— Begin Data shown —
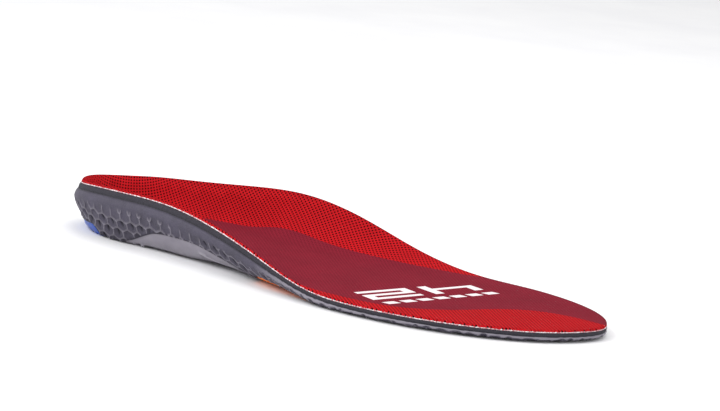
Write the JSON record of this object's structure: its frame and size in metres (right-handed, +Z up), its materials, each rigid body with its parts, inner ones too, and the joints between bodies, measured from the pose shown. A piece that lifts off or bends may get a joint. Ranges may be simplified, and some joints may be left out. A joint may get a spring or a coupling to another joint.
{
  "type": "cushioned insole",
  "caption": "Full-length cushioned shoe insole with a deep heel cup, a raised arch, a moulded arch plate and two inlaid pads.",
  "frame": {"origin": "on the ground at the centre line, where the heel pad rests, 14.5 mm forward of the back of the heel rim", "axes": "+X from heel to toe, +Y to the arch and big toe side, +Z up"},
  "size_m": [0.2732, 0.0973, 0.0268],
  "materials": {
    "cover": "matt woven mesh",
    "bond": "matt adhesive film",
    "cushion": "matt open foam",
    "base": "satin moulded foam",
    "plate": "semi-gloss moulded plastic",
    "heel_pad": "satin gel rubber",
    "forefoot_pad": "satin textured rubber"
  },
  "bodies": {
    "root": {"top_cover": "cover", "cover_bond_film": "bond", "cushion_layer": "cushion", "base_bond_film": "bond", "base_shell": "base", "arch_plate": "plate", "arch_plate_bond_film": "bond", "heel_pad": "heel_pad", "heel_pad_bond_film": "bond", "forefoot_pad": "forefoot_pad", "forefoot_pad_bond_film": "bond"}
  },
  "joints": []
}
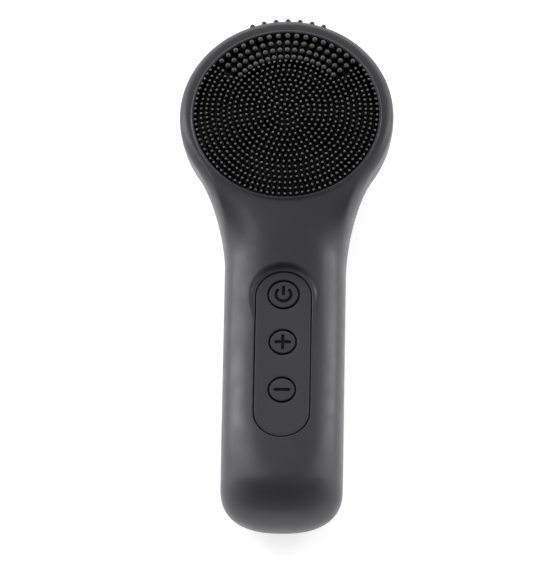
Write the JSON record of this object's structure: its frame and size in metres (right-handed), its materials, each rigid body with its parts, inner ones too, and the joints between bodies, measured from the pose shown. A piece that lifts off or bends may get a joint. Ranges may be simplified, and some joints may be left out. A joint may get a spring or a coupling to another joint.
{
  "type": "facial cleansing brush",
  "caption": "Hand-held facial cleansing brush with a round silicone bristle head, a soft sleeve over a sealed body, and push keys for power and strength.",
  "frame": {"origin": "on the surface that the back rests on, below the middle of the whole brush", "axes": "+Y along the handle towards the head, +Z out of the brush face, +X to the right as the face is seen"},
  "size_m": [0.0646, 0.163, 0.0358],
  "materials": {
    "sleeve_silicone": "satin",
    "brush_silicone": "satin",
    "keypad_silicone": "matt",
    "shell_plastic": "matt",
    "black_plastic": "matt",
    "white_plastic": "gloss",
    "red_plastic": "gloss",
    "steel": "satin",
    "gold_contact": "satin",
    "copper_winding": "gloss",
    "board_laminate": "satin",
    "cell_wrap": "gloss",
    "foam": "matt",
    "seal_rubber": "matt",
    "magnet": "matt",
    "lead_insulation": "satin",
    "led_lens": "gloss"
  },
  "bodies": {
    "root": {"silicone_sleeve": "sleeve_silicone", "brush_pad": "brush_silicone", "fine_bristles": "brush_silicone", "brush_backing_plate": "shell_plastic", "backing_screws": "steel", "brush_retaining_ring": "shell_plastic", "front_shell": "shell_plastic", "rear_shell": "shell_plastic", "shell_gasket": "seal_rubber", "shell_screws": "steel", "keypad_panel": "keypad_silicone", "power_switch": "black_plastic", "plus_switch": "black_plastic", "minus_switch": "black_plastic", "circuit_board": "board_laminate", "board_screws": "steel", "controller_chip": "black_plastic", "charge_chip": "black_plastic", "charge_led": "led_lens", "board_capacitors": "gold_contact", "board_resistors": "black_plastic", "battery_connector": "white_plastic", "battery_cell": "cell_wrap", "battery_cradle": "shell_plastic", "battery_tabs": "steel", "battery_foam": "foam", "motor_can": "steel", "motor_end_cap": "white_plastic", "motor_magnets": "magnet", "front_bushing": "gold_contact", "rear_bushing": "gold_contact", "motor_terminals": "gold_contact", "motor_cradle": "shell_plastic", "motor_clamp": "shell_plastic", "clamp_screws": "steel", "charge_jack_body": "black_plastic", "jack_contact": "gold_contact", "jack_seal": "red_plastic", "battery_leads": "lead_insulation", "motor_leads": "lead_insulation", "jack_leads": "lead_insulation"},
    "power_button": {"power_key": "keypad_silicone", "power_plunger": "shell_plastic", "power_stem": "red_plastic"},
    "plus_button": {"plus_key": "keypad_silicone", "plus_plunger": "shell_plastic", "plus_stem": "red_plastic"},
    "minus_button": {"minus_key": "keypad_silicone", "minus_plunger": "shell_plastic", "minus_stem": "red_plastic"},
    "rotor": {"motor_shaft": "steel", "rotor_core": "copper_winding", "commutator": "gold_contact", "eccentric_weight": "steel"}
  },
  "joints": [
    {"name": "power_press", "type": "slide", "parent": "root", "child": "power_button", "axis": [0, 0, -1], "range_m": [0, 0.00025], "stiffness_N_per_m": 800, "springref_m": -0.0005},
    {"name": "plus_press", "type": "slide", "parent": "root", "child": "plus_button", "axis": [0, 0, -1], "range_m": [0, 0.00025], "stiffness_N_per_m": 800, "springref_m": -0.0005},
    {"name": "minus_press", "type": "slide", "parent": "root", "child": "minus_button", "axis": [0, 0, -1], "range_m": [0, 0.00025], "stiffness_N_per_m": 800, "springref_m": -0.0005},
    {"name": "motor_spin", "type": "hinge", "parent": "root", "child": "rotor", "pos_m": [0, 0.0274, 0.013], "axis": [0, 1, 0], "continuous": true}
  ]
}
— End Data shown —
◆ **What you are asked to do**: Copy every record above exactly as it appears.

◆ **Solution**:
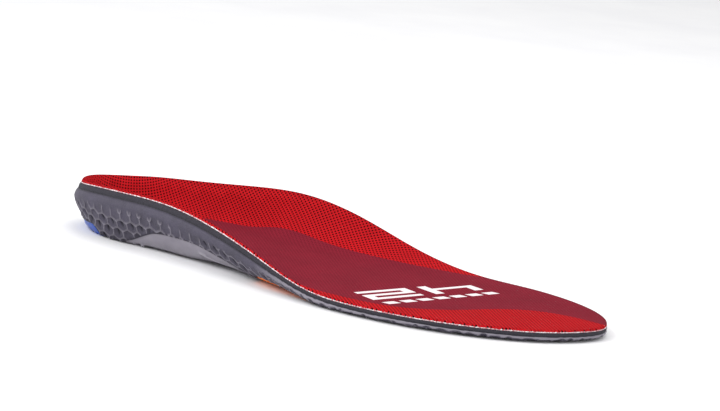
Write the JSON record of this object's structure: its frame and size in metres (right-handed, +Z up), its materials, each rigid body with its parts, inner ones too, and the joints between bodies, measured from the pose shown. A piece that lifts off or bends may get a joint. Ranges may be simplified, and some joints may be left out. A joint may get a spring or a coupling to another joint.
{
  "type": "cushioned insole",
  "caption": "Full-length cushioned shoe insole with a deep heel cup, a raised arch, a moulded arch plate and two inlaid pads.",
  "frame": {"origin": "on the ground at the centre line, where the heel pad rests, 14.5 mm forward of the back of the heel rim", "axes": "+X from heel to toe, +Y to the arch and big toe side, +Z up"},
  "size_m": [0.2732, 0.0973, 0.0268],
  "materials": {
    "cover": "matt woven mesh",
    "bond": "matt adhesive film",
    "cushion": "matt open foam",
    "base": "satin moulded foam",
    "plate": "semi-gloss moulded plastic",
    "heel_pad": "satin gel rubber",
    "forefoot_pad": "satin textured rubber"
  },
  "bodies": {
    "root": {"top_cover": "cover", "cover_bond_film": "bond", "cushion_layer": "cushion", "base_bond_film": "bond", "base_shell": "base", "arch_plate": "plate", "arch_plate_bond_film": "bond", "heel_pad": "heel_pad", "heel_pad_bond_film": "bond", "forefoot_pad": "forefoot_pad", "forefoot_pad_bond_film": "bond"}
  },
  "joints": []
}
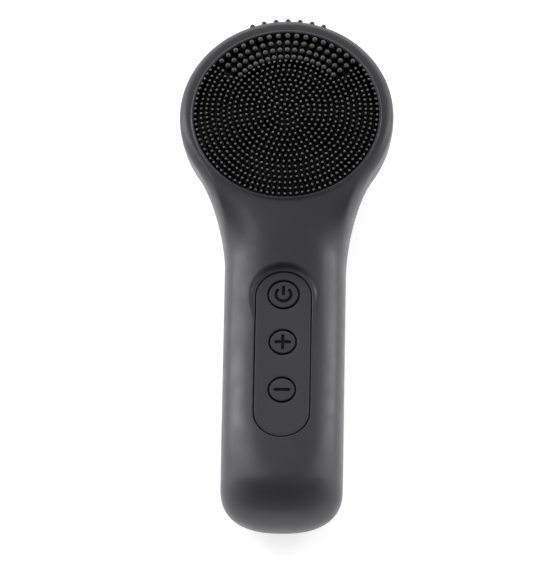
Write the JSON record of this object's structure: its frame and size in metres (right-handed), its materials, each rigid body with its parts, inner ones too, and the joints between bodies, measured from the pose shown. A piece that lifts off or bends may get a joint. Ranges may be simplified, and some joints may be left out. A joint may get a spring or a coupling to another joint.
{
  "type": "facial cleansing brush",
  "caption": "Hand-held facial cleansing brush with a round silicone bristle head, a soft sleeve over a sealed body, and push keys for power and strength.",
  "frame": {"origin": "on the surface that the back rests on, below the middle of the whole brush", "axes": "+Y along the handle towards the head, +Z out of the brush face, +X to the right as the face is seen"},
  "size_m": [0.0646, 0.163, 0.0358],
  "materials": {
    "sleeve_silicone": "satin",
    "brush_silicone": "satin",
    "keypad_silicone": "matt",
    "shell_plastic": "matt",
    "black_plastic": "matt",
    "white_plastic": "gloss",
    "red_plastic": "gloss",
    "steel": "satin",
    "gold_contact": "satin",
    "copper_winding": "gloss",
    "board_laminate": "satin",
    "cell_wrap": "gloss",
    "foam": "matt",
    "seal_rubber": "matt",
    "magnet": "matt",
    "lead_insulation": "satin",
    "led_lens": "gloss"
  },
  "bodies": {
    "root": {"silicone_sleeve": "sleeve_silicone", "brush_pad": "brush_silicone", "fine_bristles": "brush_silicone", "brush_backing_plate": "shell_plastic", "backing_screws": "steel", "brush_retaining_ring": "shell_plastic", "front_shell": "shell_plastic", "rear_shell": "shell_plastic", "shell_gasket": "seal_rubber", "shell_screws": "steel", "keypad_panel": "keypad_silicone", "power_switch": "black_plastic", "plus_switch": "black_plastic", "minus_switch": "black_plastic", "circuit_board": "board_laminate", "board_screws": "steel", "controller_chip": "black_plastic", "charge_chip": "black_plastic", "charge_led": "led_lens", "board_capacitors": "gold_contact", "board_resistors": "black_plastic", "battery_connector": "white_plastic", "battery_cell": "cell_wrap", "battery_cradle": "shell_plastic", "battery_tabs": "steel", "battery_foam": "foam", "motor_can": "steel", "motor_end_cap": "white_plastic", "motor_magnets": "magnet", "front_bushing": "gold_contact", "rear_bushing": "gold_contact", "motor_terminals": "gold_contact", "motor_cradle": "shell_plastic", "motor_clamp": "shell_plastic", "clamp_screws": "steel", "charge_jack_body": "black_plastic", "jack_contact": "gold_contact", "jack_seal": "red_plastic", "battery_leads": "lead_insulation", "motor_leads": "lead_insulation", "jack_leads": "lead_insulation"},
    "power_button": {"power_key": "keypad_silicone", "power_plunger": "shell_plastic", "power_stem": "red_plastic"},
    "plus_button": {"plus_key": "keypad_silicone", "plus_plunger": "shell_plastic", "plus_stem": "red_plastic"},
    "minus_button": {"minus_key": "keypad_silicone", "minus_plunger": "shell_plastic", "minus_stem": "red_plastic"},
    "rotor": {"motor_shaft": "steel", "rotor_core": "copper_winding", "commutator": "gold_contact", "eccentric_weight": "steel"}
  },
  "joints": [
    {"name": "power_press", "type": "slide", "parent": "root", "child": "power_button", "axis": [0, 0, -1], "range_m": [0, 0.00025], "stiffness_N_per_m": 800, "springref_m": -0.0005},
    {"name": "plus_press", "type": "slide", "parent": "root", "child": "plus_button", "axis": [0, 0, -1], "range_m": [0, 0.00025], "stiffness_N_per_m": 800, "springref_m": -0.0005},
    {"name": "minus_press", "type": "slide", "parent": "root", "child": "minus_button", "axis": [0, 0, -1], "range_m": [0, 0.00025], "stiffness_N_per_m": 800, "springref_m": -0.0005},
    {"name": "motor_spin", "type": "hinge", "parent": "root", "child": "rotor", "pos_m": [0, 0.0274, 0.013], "axis": [0, 1, 0], "continuous": true}
  ]
}